= Five-Star Theater =

Five-Star Theater (also written as 5-Star Theater) is an American radio series that premiered on Monday, November 28, 1932, on NBC's Blue Network, sponsored by the Standard Oil Companies of New Jersey, Pennsylvania and Louisiana and the Colonial Beacon Oil Company. It was broadcast every weeknight at 7:30 p.m., but with a different program of comedy, music or drama each night. The series ran through May 22, 1933.

Beagle, Shyster, and Beagle was a Monday night comedy program with Groucho Marx as attorney Waldorf T. Beagle and Chico Marx as his assistant Emanuel Ravelli. For the first three episodes, the series was called Beagle, Shyster, and Beagle; however, a lawyer from New York called Beagle contacted NBC and threatened them with a lawsuit. It was then retitled Flywheel, Shyster, and Flywheel. The series depicted the misadventures of a small law firm, with Groucho playing attorney Waldorf T. Flywheel, and Chico playing Emmanuel Ravelli, a character lifted directly from the 1930 film Animal Crackers.

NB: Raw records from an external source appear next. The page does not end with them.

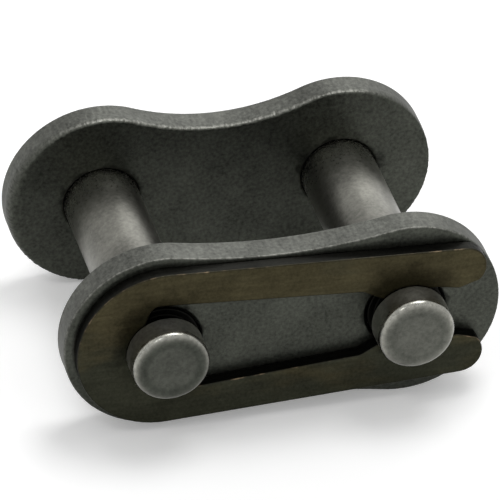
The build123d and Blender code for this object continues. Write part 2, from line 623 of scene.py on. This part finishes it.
def cap_faces(bm, front, rear):
    """Fills the two flat faces between their loops, and drops the layers that only the walls needed.

    The piece is turned for the fill, which would fold a sliver over where the outline runs level.
    """
    turn = Matrix.Rotation(math.radians(30), 3, "Y")
    bmesh.ops.rotate(bm, cent=(0, 0, 0), matrix=turn, verts=bm.verts)
    for loops, side in ((front, -1), (rear, 1)):
        bmesh.ops.triangle_fill(bm, edges=loops, use_beauty=True, normal=(0, side, 0))
    bmesh.ops.rotate(bm, cent=(0, 0, 0), matrix=turn.transposed(), verts=bm.verts)
    for name in ("base", "out"):
        bm.verts.layers.float_vector.remove(bm.verts.layers.float_vector[name])


def finish_piece(bm, name, node, body, material):
    """Makes an object of the mesh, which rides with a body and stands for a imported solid."""
    bmesh.ops.recalc_face_normals(bm, faces=bm.faces)
    mesh = bpy.data.meshes.new(name)
    bm.to_mesh(mesh)
    bm.free()
    mesh.shade_smooth()
    mesh.materials.append(material)
    piece = bpy.data.objects.new(name, mesh)
    bpy.context.scene.collection.objects.link(piece)
    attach(piece, body)
    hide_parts(node)


# A corner of a stamping: its inset into the face, its run along the wall, the sag of the face beside it and
# how ragged it is, from 0 to 1
Corner = namedtuple("Corner", "inset run sag ragged")

# What a corner measures at one place; the plain inset is the one that it would have without raggedness
Measured = namedtuple("Measured", "inset run sag plain_inset")

# Wear of a corner at one place: a factor for its inset, an extra run and an extra sag
Wear = namedtuple("Wear", "wider longer lower")
UNWORN = Wear(1.0, 0.0, 0.0)


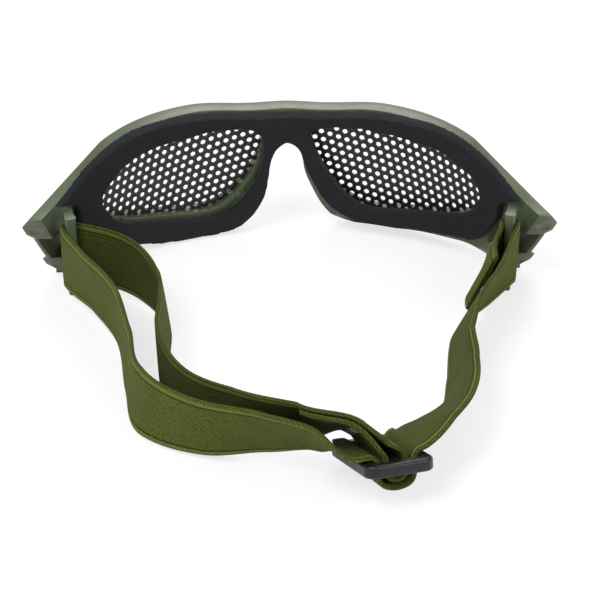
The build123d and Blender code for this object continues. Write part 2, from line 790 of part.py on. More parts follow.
def under_bar(shares, line_share, first, last):
    """A ply's dip under the centre bar, deeper at its near edge."""
    stations = [entry(first * line_share)]
    for along, near, far in shares:
        a = slider_point(along * slider_depth, near * web_width, -web_width / 2)
        b = slider_point(along * slider_depth, far * web_width, web_width / 2)
        stations.append(((a + b) / 2, unit(a - b)))
    stations.append(entry(last * line_share))
    return smooth(stations, web_steps, down(), down() * -1)


def slider_pass():
    return under_bar(pass_shares, pass_line_share, -1, 1)


def slider_fold():
    return under_bar(fold_shares, fold_line_share, 1, -1)


def bar_tack(sections, share, layers):
    """Stitches across the webbing, seen on both faces of the layers that they join."""
    i = int(share * (len(sections) - 1))
    length = web_width - 2 * tack_inset
    near = web_thick / 2 + tack_gap + tack_thick / 2
    far = near + layers * (web_thick + seam_gap)
    return [ribbon(sections[i:i + 2], length, tack_thick, lift) for lift in (far, -near)]


def as_solids(shape):
    if isinstance(shape, list):
        return Compound(children=[s for item in shape for s in item.solids()])
    return shape


def main():
    parts = {"front_frame": front_frame(), "face_foam": face_foam()}
    for side, name in ((1, "right"), (-1, "left")):
        parts[f"mesh_lens_{name}"] = mesh_lens(side)
        parts[f"lens_retainer_{name}"] = lens_retainer(side)
        parts[f"retainer_screws_{name}"] = retainer_screws(side)
        parts[f"strap_loop_{name}"] = strap_loop(side)
        parts[f"strap_wrap_{name}"] = ribbon(wrap_sections(side))
    parts["slider_buckle"] = slider_buckle()
    parts["strap_outer_ply"] = ribbon(outer_ply())
    parts["strap_inner_ply"] = ribbon(inner_ply())
    parts["strap_right_ply"] = ribbon(right_ply())
    parts["strap_right_return"] = ribbon(return_ply())
    parts["strap_slider_pass"] = ribbon(slider_pass())
    parts["strap_slider_fold"] = ribbon(slider_fold())
    parts["strap_tail"] = ribbon(tail_ply())
    parts["bartack_right"] = bar_tack(return_ply(), right_tack_share, 0)
    parts["bartack_slider"] = bar_tack(tail_ply(), slider_tack_share, 1)
    os.makedirs("parts", exist_ok=True)
    for name, shape in parts.items():
        export_step(as_solids(shape), f"parts/{name}.step")


main()
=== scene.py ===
import math

import bpy
import bmesh
from mathutils import Matrix, Vector, noise


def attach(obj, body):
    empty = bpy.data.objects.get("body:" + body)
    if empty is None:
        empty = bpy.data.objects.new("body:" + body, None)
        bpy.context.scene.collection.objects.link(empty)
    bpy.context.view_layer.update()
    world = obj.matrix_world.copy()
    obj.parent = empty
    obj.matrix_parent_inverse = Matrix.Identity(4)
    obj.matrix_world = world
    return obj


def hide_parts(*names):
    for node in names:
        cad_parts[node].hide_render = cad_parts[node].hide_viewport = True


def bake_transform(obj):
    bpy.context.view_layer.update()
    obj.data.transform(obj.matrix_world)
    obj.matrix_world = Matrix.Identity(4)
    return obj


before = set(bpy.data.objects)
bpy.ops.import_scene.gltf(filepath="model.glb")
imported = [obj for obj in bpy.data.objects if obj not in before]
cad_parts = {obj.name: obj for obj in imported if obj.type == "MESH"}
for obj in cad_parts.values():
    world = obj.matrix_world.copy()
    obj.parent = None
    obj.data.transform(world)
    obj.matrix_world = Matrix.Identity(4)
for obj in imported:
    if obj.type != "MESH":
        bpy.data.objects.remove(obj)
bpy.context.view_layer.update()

# Mesh safety goggles in metres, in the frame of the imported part: +Y is the way
# the wearer looks, +X is the wearer's right, +Z is up, and the table is at TABLE_Z.

MM = 0.001
WRAP_RADIUS = 87.0 * MM
WRAP_AXIS = Vector((0, -WRAP_RADIUS, 0))
TABLE_Z = -20.0 * MM
PHOTO_SIDE = 590.0
WEB_WIDTH = 20.0 * MM
WEB_THICK = 1.3 * MM
WEB_ROUND = 2 * (WEB_WIDTH + WEB_THICK)  # once round the webbing's section

CAD_MERGE = 0.004 * MM
CAD_FLAT_ANGLE = math.radians(0.6)
EDGE_ANGLE = math.radians(32.0)
EDGE_SEGMENTS = 2
SHARP_ANGLE = math.radians(40.0)
WEB_SHARP_ANGLE = math.radians(60.0)


# Small helpers

def finished(obj):
    """A new object, linked to the scene."""
    bpy.context.collection.objects.link(obj)
    return obj


def mesh_object(name, points, faces):
    mesh = bpy.data.meshes.new(name)
    mesh.from_pydata([tuple(p) for p in points], [], faces)
    mesh.update()
    return finished(bpy.data.objects.new(name, mesh))


def shade(obj, angle=None):
    """Smooth faces. With an angle, the edges over it stay sharp."""
    for face in obj.data.polygons:
        face.use_smooth = True
    if angle:
        obj.data.set_sharp_from_angle(angle=angle)


def face_outwards(obj):
    work = bmesh.new()
    work.from_mesh(obj.data)
    bmesh.ops.recalc_face_normals(work, faces=work.faces)
    work.to_mesh(obj.data)
    work.free()


def solid_copy(node, name):
    """A CAD node's shape as one connected mesh."""
    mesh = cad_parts[node].data.copy()
    obj = finished(bpy.data.objects.new(name, mesh))
    mesh.materials.clear()
    work = bmesh.new()
    work.from_mesh(mesh)
    bmesh.ops.remove_doubles(work, verts=work.verts, dist=CAD_MERGE)
    bmesh.ops.dissolve_limit(work, angle_limit=CAD_FLAT_ANGLE, verts=work.verts, edges=work.edges)
    work.to_mesh(mesh)
    work.free()
    return obj


def apply_modifiers(obj):
    """Replaces the mesh by its evaluated one and removes the modifiers."""
    bpy.context.view_layer.update()
    graph = bpy.context.evaluated_depsgraph_get()
    mesh = bpy.data.meshes.new_from_object(obj.evaluated_get(graph))
    old = obj.data
    obj.modifiers.clear()
    obj.data = mesh
    bpy.data.meshes.remove(old)
    return obj


def round_edges(obj, width):
    bevel = obj.modifiers.new("rounded edges", "BEVEL")
    bevel.width = width
    bevel.segments = EDGE_SEGMENTS
    bevel.limit_method = "ANGLE"
    bevel.angle_limit = EDGE_ANGLE
    bevel.use_clamp_overlap = True
    return apply_modifiers(obj)


def set_material(obj, material):
    obj.data.materials.clear()
    obj.data.materials.append(material)


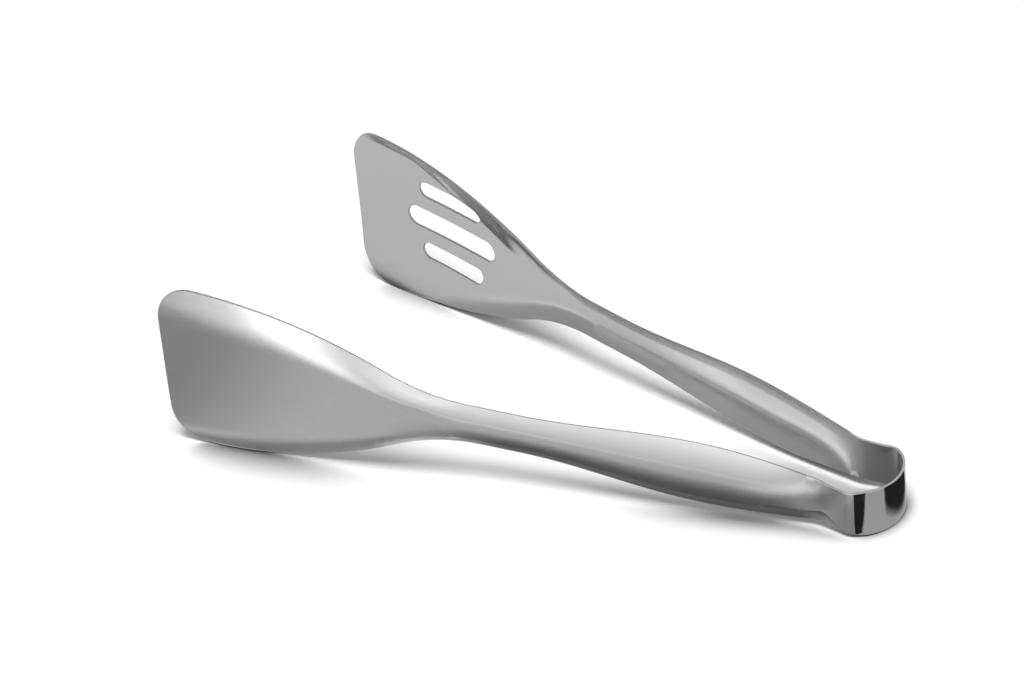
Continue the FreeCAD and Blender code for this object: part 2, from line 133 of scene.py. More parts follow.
def bowHalfHeight(x):
    scallop = bow["waistScallop"] - np.sqrt(bow["waistScallop"] ** 2 - (x - bow["waistAt"]) ** 2)
    return np.minimum(bow["height"] / 2, bow["waistHeight"] / 2 + scallop)


def bowSpine():
    # half of the strip's middle line, walked from the back to the seam: x, y, heading
    runs = [  # turn in degrees and radius, or no turn and a length
        (-bow["backTurn"], bow["backRadius"]),
        (-(90 - bow["backTurn"] + bow["legInward"]), bow["cornerRadius"]),
        (0, bow["legLength"]),
        (bow["legInward"] + spread, bow["waistBend"]),
        (0, bow["stub"]),
    ]
    x, y, heading = sheet["thickness"] / 2, 0.0, math.pi / 2
    stations = [(x, y, heading)]
    for turn, run in runs:
        angle = math.radians(turn)
        length = abs(angle) * run if turn else run
        steps = math.ceil(length / bow["alongStep"])
        chord = 2 * run * math.sin(abs(angle) / steps / 2) if turn else length / steps
        for _ in range(steps):
            heading += angle / steps / 2
            x += chord * math.cos(heading)
            y += chord * math.sin(heading)
            heading += angle / steps / 2
            stations.append((x, y, heading))
    return np.array(stations)


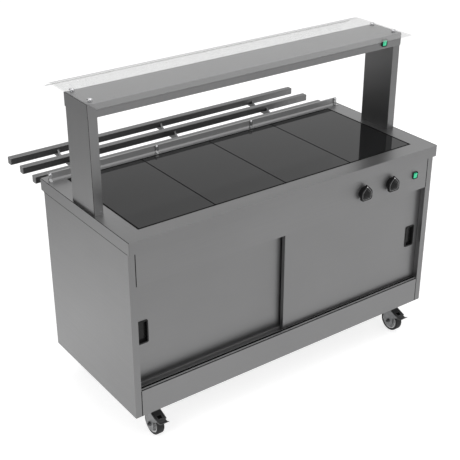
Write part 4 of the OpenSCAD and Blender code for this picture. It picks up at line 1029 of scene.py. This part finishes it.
# %% Heat lamps
tube_low, tube_high = corners("heat_tubes")
TUBE_R, TURN_STEP, WIRE_R, STEPS_A_TURN, COLD_END = 6.0, 14.0, 0.7, 8, 30
END_IN, END_OUT, END_HALF_Y, END_HALF_Z = 24, 2, 8.5, 8
turns = int((tube_high.x - tube_low.x - 2 * COLD_END) / TURN_STEP)
tube_z = (tube_low.z + tube_high.z) / 2
coil_mesh = bmesh.new()
end_mesh = bmesh.new()
for y in (tube_low.y + TUBE_R, tube_high.y - TUBE_R):
    ring = bmesh.ops.create_circle(coil_mesh, segments=5, radius=WIRE_R)["verts"]
    swing(coil_mesh, ring, QUARTER, "Y")
    swing(coil_mesh, ring, QUARTER, "Z")
    move(coil_mesh, ring, (tube_low.x + COLD_END, y, tube_z + TUBE_R * 0.55))
    bmesh.ops.spin(coil_mesh, geom=ring + edges_of(ring), cent=(0, y, tube_z), axis=(1, 0, 0),
                   dvec=(TURN_STEP / STEPS_A_TURN, 0, 0), angle=math.tau * turns,
                   steps=turns * STEPS_A_TURN)
    for x, inward in ((tube_low.x, 1), (tube_high.x, -1)):
        block(end_mesh, (x + inward * END_OUT, y - END_HALF_Y, tube_z - END_HALF_Z),
              (x + inward * END_IN, y + END_HALF_Y, tube_z + END_HALF_Z))
finished("heating_coils", coil_mesh, "counter", sheath)
soften(end_mesh, end_mesh.edges[:], 1.6, 3)
finished("lamp_ceramic_ends", end_mesh, "counter", ceramic_end)

# %% [markdown]
# ## The floor and the flag
#
# The floor is a large pale sheet. To the camera it is as white as the surroundings, and it still
# takes a soft shadow from the casters and the cabinet, because part of its light is real. In the
# steel it is mirrored as two pools of light, one at the left end and one in front, so that the
# cabinet's sides grow paler towards the floor. The flag hangs high at the back on the left, and the
# camera doesn't see it. Its cloth thins out towards its edges, so that no hard corner is mirrored.

# %% Floor
FLOOR_WHITE, FLOOR_GLOW = 0.72, 0.15
floor_finish = Finish("pale_floor", (0.5, 0.5, 0.5), 0.9)


def pool(x, y, radius, level):
    """A round pool of light on the floor that fades with the distance from its centre."""
    return floor_finish.result("MULTIPLY", floor_finish.falloff((x, y, 0), radius), level)


pools = floor_finish.result("ADD", pool(-1.0, 0.45, 2.4, 0.68), pool(1.6, -1.4, 3.2, 0.47))
mirrored = floor_finish.result("ADD", pools, FLOOR_GLOW)
camera_ray = floor_finish.node("LightPath").outputs["Is Camera Ray"]
strength = floor_finish.node("Mix", Factor=camera_ray, A=mirrored, B=FLOOR_WHITE)
glow = floor_finish.node("Emission", Strength=strength.outputs["Result"])
floor_finish.surface("AddShader", floor_finish.shader.outputs[0], glow.outputs[0])
floor_mesh = bmesh.new()
bmesh.ops.create_grid(floor_mesh, x_segments=1, y_segments=1, size=14)
floor = to_object("studio_floor", floor_mesh, floor_finish)
print("floor size in metres:", floor.dimensions[0])

# %% Flag
FLAG_HALF, FADE_R = 2.3, 2.5
flag_place = Vector((-2.7, 3.0, 3.1))
flag_target = Vector((-0.7, 0.0, 0.95))
flag_finish = Finish("flag_cloth", (0.02, 0.02, 0.02), 0.9)
flag_finish.tint(flag_finish.noise(30.0), (0.015, 0.015, 0.015), (0.025, 0.025, 0.025))
thickness = flag_finish.between(flag_finish.falloff(flag_place, FADE_R), 0.0, 1.0, 0.08, 0.5)
gap = flag_finish.node("BsdfTransparent").outputs[0]
flag_finish.surface("MixShader", thickness, gap, flag_finish.shader.outputs[0])
flag_mesh = bmesh.new()
bmesh.ops.create_grid(flag_mesh, x_segments=1, y_segments=1, size=FLAG_HALF)
facing = (flag_target - flag_place).to_track_quat("Z", "Y").to_matrix()
bmesh.ops.rotate(flag_mesh, verts=flag_mesh.verts, cent=(0, 0, 0), matrix=facing)
move(flag_mesh, flag_mesh.verts, flag_place)
flag = to_object("dark_flag", flag_mesh, flag_finish)
flag.visible_camera = False
print("flag at", flag_place[:])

The 1980 discovery of scripts for this 1932–33 series led to publication by Pantheon Books, as described in The New York Times in 1988:
Now, one of the funniest "lost" radio shows of the early 1930s — Flywheel, Shyster and Flywheel, Attorneys at Law, starring Groucho and Chico Marx — has been unearthed. Not the voices; in those years radio programs were not regularly recorded. But the transcripts of 25 of the original Flywheel episodes have been found in the archives of the Library of Congress. For viewers and listeners who want to discover — or rediscover — what comedy was all about in those more slaphappy days, the actual scripts of Flywheel, Shyster and Flywheel, edited by Michael Barson, will be published in October by Pantheon Books. It happened that in 1980, as part of his Ph.D. studies, Mr. Barson worked as a specialist in the Deposit Collection of the Library of Congress (which oversees the Copyright Office). In a section called "unpublished dramas", he came across the Flywheel scripts. Nobody was aware that they still existed; their copyrights had not been renewed. Flywheel had fallen into the public domain.

After the rediscovery of the Marx scripts, many of them were adapted by the BBC, new recordings made with contemporary actors, broadcast on Radio 4 in 1990-1992.

The Josef Bonime Orchestra aired on Tuesdays, with baritone John Charles Thomas.

Wednesday night showcased a dramatic anthology, The Esso Theater.

Opera was featured on Thursday night with the Aborn Opera Company.

On Friday evenings, a radio drama based on the Charlie Chan film franchise was heard, with a cast that included Ray Collins.